If we’re all using social media more than ever, but hashtags have evolved past their initial use for allowing us to create sustainable communities online, how then do we engage in the development of social organizing features in the now ever-important digital realm?
It may be time to contemplate the need to more significantly engage in word of mouth campaigning as the latest and simplest way to engage past the marginalized lowest common denominator hashtag.
Hashtags have succeeded in allowing for a “caste system” of sorts to develop wherein people, especially in the realms of gender, sex, and sexuality, are highlighted as important cultural curators.
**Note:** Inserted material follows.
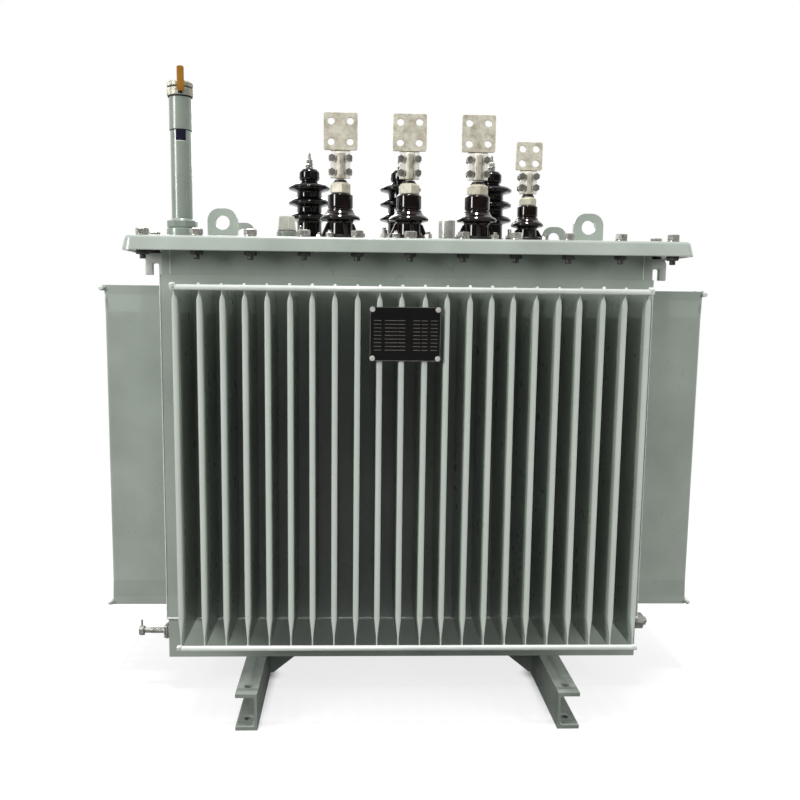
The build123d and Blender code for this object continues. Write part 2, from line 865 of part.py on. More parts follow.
def terminals_of_low_side():
    """Nuts, studs, front jaws and palms of the four low-voltage bushings."""
    nuts, studs, jaws = [], [], []
    rows = [("palm_" + letter, x, True) for letter, x in zip("abc", phase_places)]
    rows.append(("palm_neutral", neutral_x, False))
    for name, x, phase in rows:
        body = phase_body_height if phase else neutral_body_height
        stud = phase_stud_radius if phase else neutral_stud_radius
        nut_width = phase_nut_width if phase else neutral_nut_width
        nut_height = phase_nut_height if phase else neutral_nut_height
        jaw_width = phase_jaw_width if phase else neutral_jaw_width
        jaw_height = phase_jaw_height if phase else neutral_jaw_height
        jaw_lift = phase_jaw_lift if phase else neutral_jaw_lift
        jaw_bottom = lid_top + body + nut_height + jaw_lift
        size = (neutral_palm_width, neutral_palm_height)
        holes = (neutral_palm_hole_x, neutral_palm_hole_z)
        if phase:
            size = (phase_palm_width, phase_palm_height)
            holes = (phase_palm_hole_x, phase_palm_hole_z)
        nuts.append(low_nut(x, body, nut_width, nut_height, stud))
        studs.append(low_stud(x, body, stud, nut_height + jaw_lift + jaw_height - jaw_gap))
        jaws.append(jaw(x, jaw_bottom, jaw_height - jaw_step, jaw_width, stud, -1))
        save(palm(x, jaw_bottom, jaw_height, jaw_width, stud, size, holes), "low_" + name)
    save(Compound(children=nuts), "low_nuts")
    save(Compound(children=studs), "low_studs")
    save(Compound(children=jaws), "low_front_jaws")


os.makedirs("parts", exist_ok=True)

save(foot(-1), "left_foot")
save(foot(1), "right_foot")
save(gussets(), "foot_gussets")
save(tank_floor(), "tank_floor")
frame_inner = (2 * (frame_x - base_frame_thickness), 2 * (frame_y - base_frame_thickness))
save(ring_plate(floor_top, base_frame_height, (2 * frame_x, 2 * frame_y), frame_inner),
     "base_frame")
save(long_wall(-1), "front_wall")
save(long_wall(1), "back_wall")
save(end_wall(-1), "left_wall")
save(end_wall(1), "right_wall")

front_fin = fin(front_fin_depth)
side_fin = fin(side_fin_depth)
save(fin_bank(front_fin, front_fin_count, front_end_shift, 0, -half_width, 0), "front_fins")
save(fin_bank(front_fin, front_fin_count, front_end_shift, 0, half_width, 180), "back_fins")
save(fin_bank(side_fin, side_fin_count, 0, -half_length, 0, -90), "left_fins")
save(fin_bank(side_fin, side_fin_count, 0, half_length, 0, 90), "right_fins")
save(fin_rods(), "fin_rods")

gasket_outer = (inner_length + 2 * gasket_width, inner_width + 2 * gasket_width)
save(tank_flange(), "tank_flange")
save(ring_plate(flange_top, gasket_thickness, gasket_outer, (inner_length, inner_width)),
     "lid_gasket")
save(lid(), "lid")

for end, x in (("left", lug_shift_x - lug_x), ("right", lug_shift_x + lug_x)):
    save(lifting_lug(x, -lug_y), f"lug_front_{end}")
    save(lifting_lug(x, lug_y), f"lug_back_{end}")
save(hooks(-1), "left_hooks")
save(hooks(1), "right_hooks")

for number, x in enumerate(high_places, 1):
    save(high_bushing(x), f"high_bushing_{number}")
    save(high_terminal(x), f"high_terminal_{number}")
high_rings = [clamp_ring(high_base_radius, x, high_row_y) for x in high_places]
save(Compound(children=high_rings), "high_clamp_rings")

for letter, x in zip("abc", phase_places):
    save(phase_bushing(x), f"low_bushing_{letter}")
save(neutral_bushing(), "low_bushing_neutral")
low_rings = [clamp_ring(phase_base_radius, x, low_row_y) for x in phase_places]
low_rings.append(clamp_ring(neutral_base_radius, neutral_x, low_row_y))
save(Compound(children=low_rings), "low_clamp_rings")
terminals_of_low_side()

save(gauge_base(), "gauge_base")
save(gauge_tube(), "gauge_tube")
save(gauge_window(), "gauge_window")
save(gauge_cap(), "gauge_cap")
save(gauge_lever(), "gauge_lever")
save(filler_cap(), "filler_cap")
save(tap_changer_cover(), "tap_changer_cover")
save(drain_valve(), "drain_valve")
save(earth_terminal(), "earth_terminal")
save(nameplate(), "nameplate")
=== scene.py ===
"""Looks of an oil-filled distribution transformer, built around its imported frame."""

from __future__ import annotations

import logging
import math
from dataclasses import dataclass
from enum import Enum
from typing import Iterable, Sequence

import bmesh
import bpy
from mathutils import Matrix, Vector


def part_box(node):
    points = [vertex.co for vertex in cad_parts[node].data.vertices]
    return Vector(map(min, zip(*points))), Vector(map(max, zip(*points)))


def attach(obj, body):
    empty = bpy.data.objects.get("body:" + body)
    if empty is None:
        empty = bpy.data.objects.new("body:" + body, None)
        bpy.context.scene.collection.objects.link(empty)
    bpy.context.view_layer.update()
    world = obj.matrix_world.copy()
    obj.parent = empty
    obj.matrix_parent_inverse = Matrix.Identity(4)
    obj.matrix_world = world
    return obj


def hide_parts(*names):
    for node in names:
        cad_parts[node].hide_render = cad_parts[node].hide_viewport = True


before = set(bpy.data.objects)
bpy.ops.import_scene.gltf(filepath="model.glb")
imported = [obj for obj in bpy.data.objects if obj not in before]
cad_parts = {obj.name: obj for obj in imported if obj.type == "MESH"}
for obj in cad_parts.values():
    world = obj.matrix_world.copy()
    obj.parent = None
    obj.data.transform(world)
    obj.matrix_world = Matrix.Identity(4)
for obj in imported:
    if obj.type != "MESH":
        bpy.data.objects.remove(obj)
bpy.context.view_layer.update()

LOG = logging.getLogger("transformer")
BODY = "root"
MM = 0.001
SHARP_ANGLE = 35.0
COPY_ANGLE = 32.0
MERGE = 0.002 * MM

Colour = tuple[float, float, float, float]
Point = tuple[float, float, float]


def shade(red: int, green: int, blue: int) -> Colour:
    """Turn a colour as seen on a screen into the renderer's linear values.

    Args:
        red: red from 0 to 255.
        green: green from 0 to 255.
        blue: blue from 0 to 255.

    Returns:
        The linear colour with full opacity.
    """

    def linear(value: float) -> float:
        """Undo the screen's curve for one channel."""
        part = value / 255.0
        return part / 12.92 if part <= 0.04045 else ((part + 0.055) / 1.055) ** 2.4

    return (linear(red), linear(green), linear(blue), 1.0)


WHITE: Colour = (1.0, 1.0, 1.0, 1.0)
BLACK: Colour = (0.0, 0.0, 0.0, 1.0)
FLOOR_GREY: Colour = (0.9, 0.9, 0.9, 1.0)


# Materials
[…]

Now, it is likely imperative for these curators to, out of necessity more than anything else, create safe and evolved communities.
On Twitter, the hashtag #FollowFriday long existed as a way for people to highlight and suggest other important people with whom to follow and engage as fellow curators of online communities.
Maybe, without the use of hashtags, it could be time for more significant tagging, highlighting, and showcasing, by those deemed important, via daily intra-communitarian conversation and approval. Thus, this is a conversation that emerges as untrackable, yet worthwhile to Facebook and Instagram’s space as a purveyor—because it is undeniably a part of our shared humanity—of human social good.
Or, as Mistress Maddox bluntly states, “Let us be hoes and gay and fat and naked and teach people. Gah.”